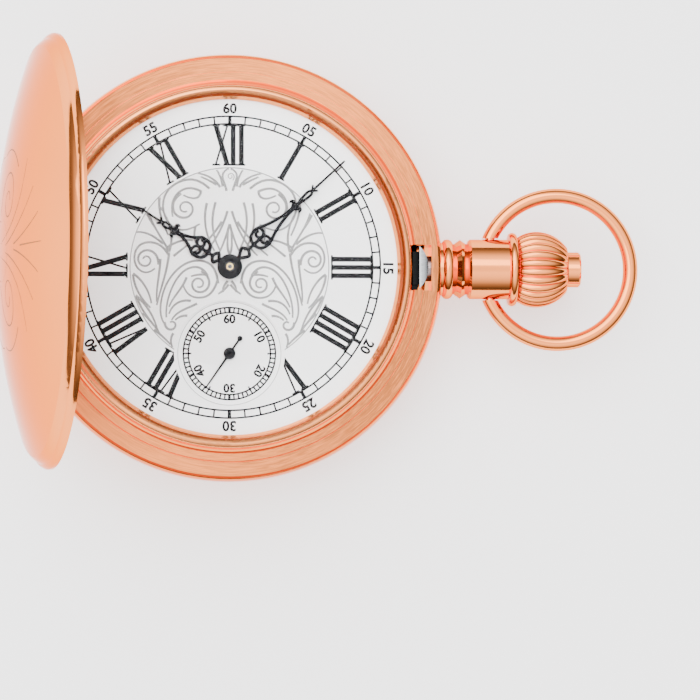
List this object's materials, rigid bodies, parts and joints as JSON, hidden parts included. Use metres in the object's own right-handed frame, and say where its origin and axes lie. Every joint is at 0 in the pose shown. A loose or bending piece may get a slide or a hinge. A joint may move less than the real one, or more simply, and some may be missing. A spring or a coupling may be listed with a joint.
{
  "type": "hunter pocket watch",
  "caption": "Hand-wound hunter pocket watch with a hinged front lid released by a button in the crown, a swinging bow, small seconds and a jewelled lever movement.",
  "frame": {"origin": "centre of the flat middle of the case back, where the watch rests", "axes": "+Z out of the dial, +X along the pendant at 3 o'clock, +Y to 12 o'clock; the lid's hinge is at -X"},
  "size_m": [0.0738, 0.049, 0.0564],
  "materials": {
    "rose_gold": "polished, with brushed bands",
    "steel": "satin",
    "nickelled_brass": "fine striped",
    "gilt_brass": "gilt",
    "ruby": "polished",
    "crystal": "polished",
    "dial": "silvered, sunray satin",
    "black_hands": "black, semi-gloss"
  },
  "bodies": {
    "case": {"case_middle": "rose_gold", "case_back": "rose_gold", "bezel": "rose_gold", "crystal": "crystal", "pendant": "rose_gold", "lid_hinge_pin": "rose_gold", "lift_spring": "steel", "spring_screws": "steel", "movement_ring": "nickelled_brass", "case_screws": "steel", "main_plate": "nickelled_brass", "barrel_bridge": "nickelled_brass", "train_bridge": "nickelled_brass", "balance_cock": "nickelled_brass", "pallet_bridge": "nickelled_brass", "bridge_screws": "steel", "pallet_bridge_screws": "steel", "plate_jewels": "ruby", "bridge_jewels": "ruby", "click_screw": "steel", "click_spring": "steel", "hairspring": "steel", "keyless_screws": "steel", "dial": "dial"},
    "lid": {"front_lid": "rose_gold"},
    "bow_ring": {"bow": "rose_gold"},
    "winding": {"winding_pinion": "steel"},
    "crown_stem": {"crown": "rose_gold", "winding_stem": "steel"},
    "button": {"crown_button": "rose_gold", "push_sleeve": "steel"},
    "catch": {"catch_spring": "steel"},
    "clutch": {"sliding_pinion": "steel"},
    "setting_lever_body": {"setting_lever": "steel"},
    "yoke_body": {"yoke": "steel"},
    "transmission": {"contrate_wheel": "steel", "crown_wheel": "steel", "crown_wheel_screw": "steel"},
    "ratchet": {"ratchet_wheel": "steel", "ratchet_screw": "steel", "barrel_arbor": "steel"},
    "click_body": {"click": "steel"},
    "regulator_body": {"regulator": "steel"},
    "pallet": {"pallet_fork": "steel"},
    "balance": {"balance_wheel": "gilt_brass", "balance_staff": "steel"},
    "seconds": {"fourth_wheel": "gilt_brass", "seconds_hand": "black_hands"},
    "escape": {"escape_wheel": "steel"},
    "third": {"third_wheel": "gilt_brass"},
    "minutes": {"centre_wheel": "gilt_brass", "cannon_pinion": "steel", "minute_hand": "black_hands"},
    "barrel": {"mainspring_barrel": "gilt_brass", "barrel_cover": "gilt_brass", "mainspring": "steel"},
    "minute_wheel_body": {"minute_wheel": "gilt_brass"},
    "hours": {"hour_wheel": "gilt_brass", "hour_hand": "black_hands"},
    "setting_wheel_body": {"setting_wheel": "steel"}
  },
  "joints": [
    {"name": "lid_hinge", "type": "hinge", "parent": "case", "child": "lid", "pos_m": [-0.024, 0, 0.0093], "axis": [0, -1, 0], "range_deg": [-81, 0], "stiffness_Nm_per_rad": 0.0016, "springref_deg": 17.19},
    {"name": "bow_swing", "type": "hinge", "parent": "case", "child": "bow_ring", "pos_m": [0.0301, 0, 0.0066], "axis": [0, -1, 0], "range_deg": [-90, 90]},
    {"name": "crown_turn", "type": "hinge", "parent": "case", "child": "winding", "pos_m": [0.03315, 0, 0.0066], "axis": [1, 0, 0], "continuous": true},
    {"name": "crown_pull", "type": "slide", "parent": "winding", "child": "crown_stem", "axis": [1, 0, 0], "range_m": [0, 0.0012]},
    {"name": "button_push", "type": "slide", "parent": "crown_stem", "child": "button", "axis": [-1, 0, 0], "range_m": [0, 0.0007], "stiffness_N_per_m": 1000, "springref_m": -0.0005},
    {"name": "catch_swing", "type": "hinge", "parent": "case", "child": "catch", "pos_m": [0.01379, -0.01643, 0.0066], "axis": [0, 0, 1], "range_deg": [0, 2.5]},
    {"name": "clutch_shift", "type": "slide", "parent": "winding", "child": "clutch", "axis": [-1, 0, 0], "range_m": [0, 0.0009]},
    {"name": "setting_lever_turn", "type": "hinge", "parent": "case", "child": "setting_lever_body", "pos_m": [0.01585, 0.0031, 0.0076], "axis": [0, 0, 1], "range_deg": [0, 23]},
    {"name": "yoke_turn", "type": "hinge", "parent": "case", "child": "yoke_body", "pos_m": [0.01175, -0.005, 0.0076], "axis": [0, 0, 1], "range_deg": [0, 14]},
    {"name": "transmission_turn", "type": "hinge", "parent": "case", "child": "transmission", "pos_m": [0.0114, 0, 0.00185], "axis": [0, 0, 1], "continuous": true},
    {"name": "ratchet_turn", "type": "hinge", "parent": "case", "child": "ratchet", "pos_m": [0.00245, 0.00913, 0.00185], "axis": [0, 0, 1], "continuous": true},
    {"name": "click_lift", "type": "hinge", "parent": "case", "child": "click_body", "pos_m": [-0.00663, 0.01106, 0.00185], "axis": [0, 0, -1], "range_deg": [0, 8]},
    {"name": "regulator_turn", "type": "hinge", "parent": "case", "child": "regulator_body", "pos_m": [0.0098, -0.00851, 0.00185], "axis": [0, 0, 1], "range_deg": [-15, 15]},
    {"name": "pallet_rock", "type": "hinge", "parent": "case", "child": "pallet", "pos_m": [0.00721, -0.00991, 0.0056], "axis": [0, 0, 1], "range_deg": [-5, 5]},
    {"name": "balance_swing", "type": "hinge", "parent": "case", "child": "balance", "pos_m": [0.0098, -0.00851, 0.0056], "axis": [0, 0, 1], "range_deg": [-270, 270], "stiffness_Nm_per_rad": 0.00000054},
    {"name": "seconds_turn", "type": "hinge", "parent": "case", "child": "seconds", "pos_m": [0, -0.00989, 0.009], "axis": [0, 0, -1], "continuous": true},
    {"name": "escape_turn", "type": "hinge", "parent": "case", "child": "escape", "pos_m": [0.00483, -0.01119, 0.0056], "axis": [0, 0, -1], "continuous": true},
    {"name": "third_turn", "type": "hinge", "parent": "case", "child": "third", "pos_m": [-0.00463, -0.00551, 0.0056], "axis": [0, 0, -1], "continuous": true},
    {"name": "minute_turn", "type": "hinge", "parent": "case", "child": "minutes", "pos_m": [0, 0, 0.00965], "axis": [0, 0, -1], "continuous": true},
    {"name": "barrel_turn", "type": "hinge", "parent": "case", "child": "barrel", "pos_m": [0.00245, 0.00913, 0.0056], "axis": [0, 0, -1], "continuous": true},
    {"name": "minute_wheel_turn", "type": "hinge", "parent": "case", "child": "minute_wheel_body", "pos_m": [-0.00229, 0.00132, 0.0076], "axis": [0, 0, -1], "continuous": true},
    {"name": "hour_turn", "type": "hinge", "parent": "case", "child": "hours", "pos_m": [0, 0, 0.00925], "axis": [0, 0, -1], "continuous": true},
    {"name": "setting_wheel_turn", "type": "hinge", "parent": "case", "child": "setting_wheel_body", "pos_m": [-0.00074, 0.004, 0.0076], "axis": [0, 0, -1], "continuous": true}
  ],
  "couplings": [
    {"joint": "catch_swing", "follows": "button_push", "rad_per_m": 60},
    {"joint": "clutch_shift", "follows": "crown_pull", "ratio": 0.74},
    {"joint": "setting_lever_turn", "follows": "crown_pull", "rad_per_m": 322},
    {"joint": "yoke_turn", "follows": "crown_pull", "rad_per_m": 195},
    {"joint": "transmission_turn", "follows": "crown_turn", "ratio": 0.66667},
    {"joint": "ratchet_turn", "follows": "crown_turn", "ratio": -0.42424},
    {"joint": "escape_turn", "follows": "seconds_turn", "ratio": -10},
    {"joint": "third_turn", "follows": "seconds_turn", "ratio": -0.13333},
    {"joint": "minute_turn", "follows": "seconds_turn", "ratio": 0.016667},
    {"joint": "barrel_turn", "follows": "seconds_turn", "ratio": -0.0025641},
    {"joint": "minute_wheel_turn", "follows": "seconds_turn", "ratio": -0.0055556},
    {"joint": "hour_turn", "follows": "seconds_turn", "ratio": 0.0013889},
    {"joint": "setting_wheel_turn", "follows": "seconds_turn", "ratio": 0.01}
  ]
}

### WHAT IS EXPECTED
Copy each line above where the string "slide" occurs.

### FINISHED EXERCISE
List this object's materials, rigid bodies, parts and joints as JSON, hidden parts included. Use metres in the object's own right-handed frame, and say where its origin and axes lie. Every joint is at 0 in the pose shown. A loose or bending piece may get a slide or a hinge. A joint may move less than the real one, or more simply, and some may be missing. A spring or a coupling may be listed with a joint.
    {"name": "crown_pull", "type": "slide", "parent": "winding", "child": "crown_stem", "axis": [1, 0, 0], "range_m": [0, 0.0012]},
    {"name": "button_push", "type": "slide", "parent": "crown_stem", "child": "button", "axis": [-1, 0, 0], "range_m": [0, 0.0007], "stiffness_N_per_m": 1000, "springref_m": -0.0005},
    {"name": "clutch_shift", "type": "slide", "parent": "winding", "child": "clutch", "axis": [-1, 0, 0], "range_m": [0, 0.0009]},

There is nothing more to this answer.